I feel like calling the travel agent who booked me on this calamitous tour to ask for my money back. “Hell-oo-oo? Hello? It’s me, Terina, and I don’t know who messed up, but I wanna talk to their supervisor. Hell-oo-oo, hello?” In my heart, I know I can’t do that, but couldn’t they hand over the handy dandy hitchhiker’s guide to this altered galaxy?
I was first diagnosed with celiac disease late in 2004. As a third-generation celiac, I knew my odds were stacked, but that possibility didn’t make the diagnosis any easier. I dawdled about prolonging the misery through Thanksgiving and Christmas, thinking that gluten-free would make a great New Year resolution!
Gluten-freedom began for me, January 4, 2005, and on that day eating, the simple, inborn survivalist skill that requires no more effort than that of a toddler—to pluck food up and stick it in one’s mouth--became infinitely more complex!

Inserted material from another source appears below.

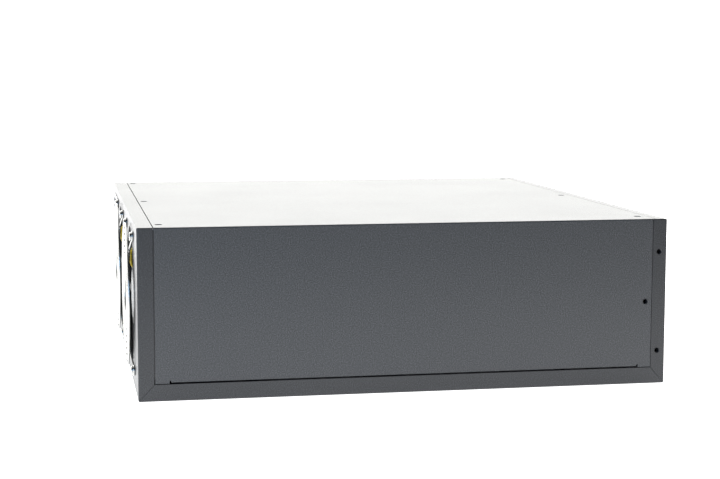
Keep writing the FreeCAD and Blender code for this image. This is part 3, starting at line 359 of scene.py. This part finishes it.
def inked(name, colour, glow=0.0):
    """Ink or lit segments: one colour with a faint unevenness."""
    mat = Nodes(name)
    cloud = mat.noise(900.0, 2.0)
    tone = mat.ramp(cloud, [(0.3, shade(colour, 0.8)), (0.7, colour)])
    mat.colour(tone)
    mat.roughness(mat.span(cloud, 0.4, 0.55))
    if glow:
        mat.link(tone, mat.shader.inputs["Emission Color"])
        mat.set(Emission_Strength=glow)
    return mat.material


def sticker():
    """White label stock with small grey specks in place of print."""
    mat = Nodes("sticker")
    specks = mat.cells(700.0)
    fibres = mat.noise(400.0, 4.0)
    mat.colour(mat.ramp(specks, [(0.18, (0.10, 0.10, 0.10)), (0.34, (0.62, 0.62, 0.61))]))
    mat.roughness(mat.span(fibres, 0.45, 0.6))
    mat.bump([(fibres, 0.00003, 0.4)])
    return mat.material


def recorded(slot):
    """The record's own colour for a slot."""
    return tuple(next(m for m in RECORD["materials"] if m["slot"] == slot)["base_color"][:3])


def make_materials():
    made = {
        "chassis_paint": powder_coat("chassis_paint", recorded("chassis_paint")),
        "panel_paint": powder_coat("panel_paint", recorded("panel_paint")),
        "nickel_wire": plated("nickel_wire", shade(recorded("nickel_wire"), 0.8), 0.16),
        "zinc_steel": zinc("zinc_steel", shade(recorded("zinc_steel"), 0.7)),
        "dark_screws": plated("dark_screws", recorded("dark_screws"), 0.34),
        "brass": plated("brass", recorded("brass"), 0.22),
        "aluminium": zinc("aluminium", recorded("aluminium")),
        "foot_rubber": moulded("foot_rubber", recorded("foot_rubber"), 0.80, 700.0, 0.0002),
        "circuit_board": circuit_board("circuit_board", recorded("circuit_board")),
        "display_glass": clear_plastic("display_glass", recorded("display_glass"), 0.28),
        "lamp_plastic": inked("lamp_plastic", (0.25, 0.95, 0.35), 0.8),
        "coil_tape": wound("coil_tape", recorded("coil_tape"), 0.30, 90.0),
        "copper_wire": wound("copper_wire", recorded("copper_wire"), 0.22, 160.0),
        "ribbon_grey": wound("ribbon_grey", recorded("ribbon_grey"), 0.45, 120.0),
        "ferrite": moulded("ferrite", recorded("ferrite"), 0.55, 900.0, 0.00015),
    }
    glossy = ("gloss_black", "lead_yellow", "lead_red", "can_sleeve", "relay_case", "screen")
    for slot in {m["slot"] for m in RECORD["materials"]} - set(made):
        rough = 0.22 if slot in glossy else 0.50
        made[slot] = moulded(slot, recorded(slot), rough)
    return made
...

I felt like a boat had dumped me off shore and I landed tippy toed—in it—right up to my chin. Total immersion in the culture and the customs and to top it all off, suddenly I’m forced to learn a foreign language--that of food labels!
The daughter will tell you that I’m no good with languages. The closest I have ever come to being a linguist is when I inadvertently mimic the accent of anyone with whom I’m speaking. (It’s accidental! I promise!)
Being a native English speaker doesn’t help one decipher the complexities of food label intrepretation. It’s more complicated than the subtleties of bath, wash and rest rooms. Explain the difference between malt and dextrin and maltodextrine! YIKES! Wheat, rye, barley, oats, malt, and any derivation thereof on any label, that food is OUT! But without a degree in food science, it is not a mere eyestrain that brings on the migraine![1]
What does it all mean?
Well, the sad and easy translation is that there will be no more reaching without reviewing, no more plucking without perusing, and no more shoving it into the mouth without a certified lab analysis of the contents!
And all of this must take place in the time and space before breakfast. If ever again one wishes to eat out for lunch, that will require extensive research on the restaurant’s safety protocols, scrupulous evaluation of the menu offerings, and for me it usually ends in a heated discussion or lengthy debate with the wait staff.
By the time dinner rolls around, there are no dinner rolls around. Is it any wonder that the exhaustion has overwhelmed and overcome, and then Pshaw! Who gives a rat about dinner anyway!
Reality Check: Just what is needed to add to the myriad of complexities in life—a do-or-die diet!
[1] Actually gluten does cause migraines. That was one sister’s only symptom, yet she is positive for CD.